It’s all just a simulation

A double pendulum simulation made with Python

What’s new?

In 2006, the British magazine New Scientist published an article by philosopher Nick Bostrom titled “Is Reality a Simulation?” in which he repeated an argument he first made in 2003: that we may all be living in a computer simulation. The article continues to reverberate and create discussion so New Scientist republished the 2006 article in its June 6-12, 2020, issue and included it in its new Essential Guide: The Nature of Reality.

What does it mean?

A simulation is a model of a real object. A computer simulation is a model implemented in computer code. Examples of simulations include computer games (such as Sim City), training exercises (such as disaster planning exercises), and some engineering tools (such as Solidworks),

A model or simulation is useful for performing experiments that would be costly, time consuming, and disruptive if performed on the real world system. In my field, industrial engineering, discrete event simulations are used to model the flow of products through production facilities, enabling the performance of experiments to determine, for example, the increase in product flow with the addition of a new machine or more staff (the phrase “discrete event” means the program steps through time simulating each event as it occurs).

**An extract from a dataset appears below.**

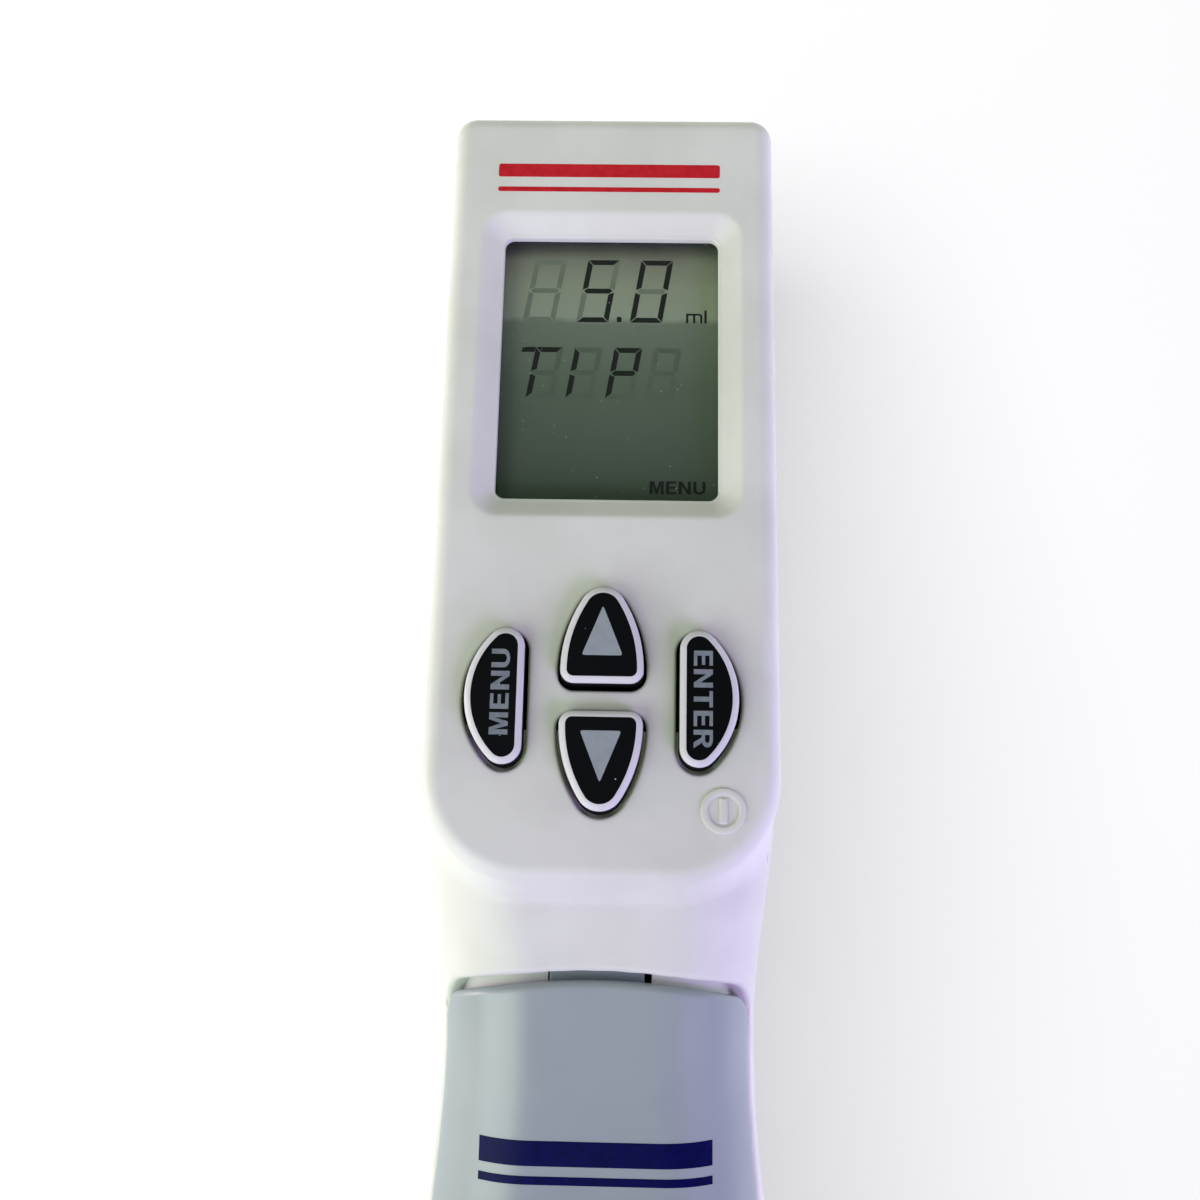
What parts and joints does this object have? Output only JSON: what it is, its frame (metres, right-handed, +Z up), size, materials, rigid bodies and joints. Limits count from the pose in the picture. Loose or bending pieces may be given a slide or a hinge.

Many simulations incorporate random factors, so the simulation is run many times to estimate the probabilities of the various outcomes of the simulation (these are called “Monte Carlo simulations”, after the famed casino).

Bostrom’s argument is sophisticated, but put simply he argues (1) that it is likely that somewhere in the universe civilizations have developed technologically beyond our current state to the point where they can create sophisticated simulations including simulated minds that are conscious, (2) that such civilizations would be interested in creating simulations of their ancestors’ lives, and thus, (3) given the vast size and time scale of the universe, such simulations must have been created many times. Thus, Bostrom concludes, we are more likely to be living in a simulation than to be living in reality.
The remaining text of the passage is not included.